0 thoughts on “Out of step …

  1. I’m fascinated by the subject of beers you’re supposed to like but don’t, and the sister topic of beers you’re not supposed to like, but do. I was bowled over by Old Tom — it made me say “Wow!”, which doesn’t happen that often. Whereas (prepares self to be stoned to death) I’ve found Thomas Hardy more-or-less undrinkable both times I’ve tried it.

  2. I haven’t drunk Old Tom recently enough to be able to comment on that, but I agree about Strong Suffolk. Nothing exceptional. Not even particularly nice. It has a great story, but the beer doesn’t live up to it. Shouldn’t the 5X have at least a touch of brettanomyces to be authentic?

  3. How old were the Thomas Hardys you tried, Bailey? The Eldridge Pope version needed to be several years old before it was drinkable, and was pretty unpleasant for a year or two after bottling – the strongly “meaty” flavour you get from unfermented heavy sugars … (though I once saw a young woman in a Dorset pub ordering and drinking several bottles of that year’s vintage, downing it like Mackeson …) On the other side of the coin, the EP version had/has incredible legs: bottles from the 1980s, and even the 1970s, are still perfectly drinkable. One trick that helps, though, I find, with the older EP brewings is to open the bottle, pour out the beer, and then leave it to breathe – it needs to flex its wings a bit …

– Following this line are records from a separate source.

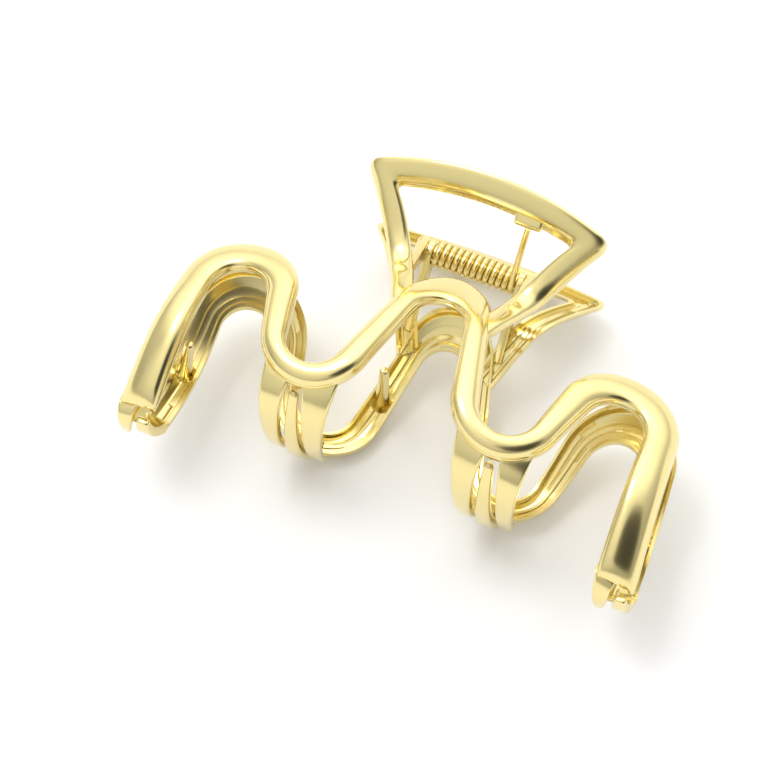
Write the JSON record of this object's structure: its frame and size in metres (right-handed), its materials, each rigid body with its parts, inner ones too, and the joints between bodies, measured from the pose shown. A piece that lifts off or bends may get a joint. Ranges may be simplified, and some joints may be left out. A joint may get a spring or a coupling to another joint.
{
  "type": "claw clip",
  "caption": "Hinged claw clip for hair with two open wavy jaws, arched frame handles and a coiled spring on a riveted pin.",
  "frame": {"origin": "centre of the base of the bounding box, with the closed clip lying on its lower jaw", "axes": "+X along the hinge pin, +Y from the teeth towards the handles, +Z from the lower jaw to the upper jaw"},
  "size_m": [0.0878, 0.055, 0.0383],
  "materials": {
    "plated_casting": "polished pale gold plating on a zinc casting",
    "spring_wire": "polished pale gold plating on spring steel wire"
  },
  "bodies": {
    "lower_jaw": {"hinge_pin": "plated_casting", "lower_handle": "plated_casting", "lower_left_end_tooth": "plated_casting", "lower_left_lug": "plated_casting", "lower_left_tooth": "plated_casting", "lower_peg_1": "plated_casting", "lower_peg_2": "plated_casting", "lower_peg_3": "plated_casting", "lower_peg_4": "plated_casting", "lower_right_end_tooth": "plated_casting", "lower_right_lug": "plated_casting", "lower_right_tooth": "plated_casting", "lower_spring_tab": "plated_casting", "lower_wave": "plated_casting", "torsion_spring": "spring_wire"},
    "upper_jaw": {"upper_handle": "plated_casting", "upper_left_end_tooth": "plated_casting", "upper_left_inner_tooth": "plated_casting", "upper_left_lug": "plated_casting", "upper_left_outer_tooth": "plated_casting", "upper_right_end_tooth": "plated_casting", "upper_right_inner_tooth": "plated_casting", "upper_right_lug": "plated_casting", "upper_right_outer_tooth": "plated_casting", "upper_spring_tab": "plated_casting", "upper_wave": "plated_casting"}
  },
  "joints": [
    {"name": "jaw_hinge", "type": "hinge", "parent": "lower_jaw", "child": "upper_jaw", "pos_m": [0, 0.01847, 0.01913], "axis": [-1, 0, 0], "range_deg": [0, 60], "stiffness_Nm_per_rad": 0.1, "springref_deg": -40.11, "deforming": ["torsion_spring"]}
  ]
}
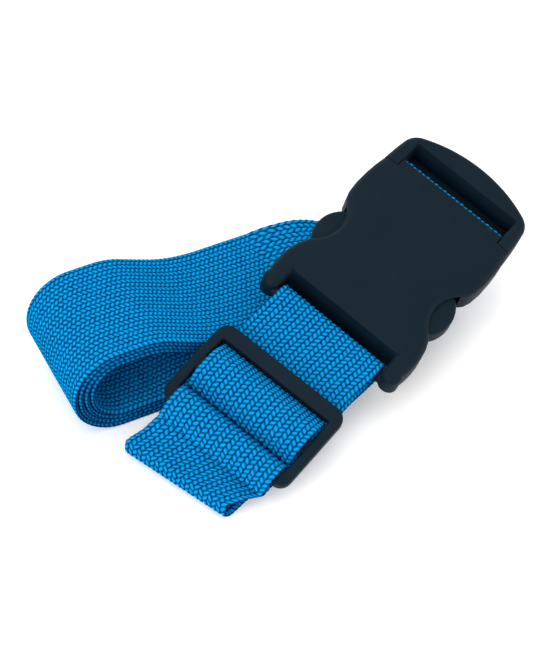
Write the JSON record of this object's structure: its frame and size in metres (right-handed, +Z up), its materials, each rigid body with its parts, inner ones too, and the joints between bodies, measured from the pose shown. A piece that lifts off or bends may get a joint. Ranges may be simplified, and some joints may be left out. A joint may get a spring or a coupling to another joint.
{
  "type": "luggage strap",
  "caption": "Woven luggage strap rolled flat, with a side-release buckle and a slide adjuster.",
  "frame": {"origin": "on the surface that the strap lies on, below the middle of its bounding box", "axes": "+Z up, +X along the buckle towards the plug, as the rolled strap lies"},
  "size_m": [0.1888, 0.1274, 0.0529],
  "materials": {
    "webbing": "woven polypropylene, bright blue",
    "thread": "spun polyester lock stitch",
    "buckle_plastic": "moulded acetal, near-black navy, satin"
  },
  "bodies": {
    "webbing": {"roll_lap_1": "webbing", "roll_lap_2": "webbing", "roll_lap_3": "webbing", "roll_lap_4": "webbing", "roll_bend_outer": "webbing", "roll_bend_inner": "webbing", "roll_bight": "webbing", "floor_bend": "webbing", "floor_run": "webbing", "end_fold": "webbing", "upper_run": "webbing", "lower_run": "webbing", "bar_wrap": "webbing", "lead_in": "webbing"},
    "shell": {"female_shell": "buckle_plastic"},
    "plug": {"plug_body": "buckle_plastic", "plug_loop": "webbing", "plug_stitching": "thread"},
    "left_latch": {"latch_left": "buckle_plastic"},
    "right_latch": {"latch_right": "buckle_plastic"},
    "adjuster": {"adjuster_frame": "buckle_plastic", "centre_hump": "webbing", "end_hump": "webbing", "adjuster_stitching": "thread"}
  },
  "joints": [
    {"name": "buckle_swivel", "type": "hinge", "parent": "webbing", "child": "shell", "pos_m": [-0.00563, -0.03099, 0.02562], "axis": [0.1055, -0.9404, -0.3231], "range_deg": [0, 14]},
    {"name": "plug_play", "type": "slide", "parent": "shell", "child": "plug", "axis": [0.9901, 0.0692, 0.1219], "range_m": [0, 0.0007]},
    {"name": "left_latch_squeeze", "type": "hinge", "parent": "plug", "child": "left_latch", "pos_m": [0.05379, -0.0039, 0.04107], "axis": [-0.0922, -0.3328, 0.9385], "range_deg": [0, 9], "stiffness_Nm_per_rad": 0.6},
    {"name": "right_latch_squeeze", "type": "hinge", "parent": "plug", "child": "right_latch", "pos_m": [0.0589, -0.04942, 0.02543], "axis": [0.0922, 0.3328, -0.9385], "range_deg": [0, 9], "stiffness_Nm_per_rad": 0.6},
    {"name": "adjuster_slide", "type": "slide", "parent": "webbing", "child": "adjuster", "axis": [0.9738, 0.034, 0.225], "range_m": [-0.003, 0.008]}
  ]
}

    The “reincarnated” TH from O’Hanlon’s is drinkable a lot earlier than the EP original ever was – even new brewings are pretty palatable – and it seems to me to be a pretty good stab at the Dorchester version. Whether it will mature as well, of course, we won’t know for a while yet, but I am trying hard to remember to put aside a bottle for “cellaring” (lofting, actually) every time I buy some from Utobeer

  4. It was pretty fresh, I think. I’d knew it wouldn’t be at its best, but wasn’t expecting it actually to be unpleasant. I should say that it had been refrigerated to within an inch of its life, which probably didn’t help.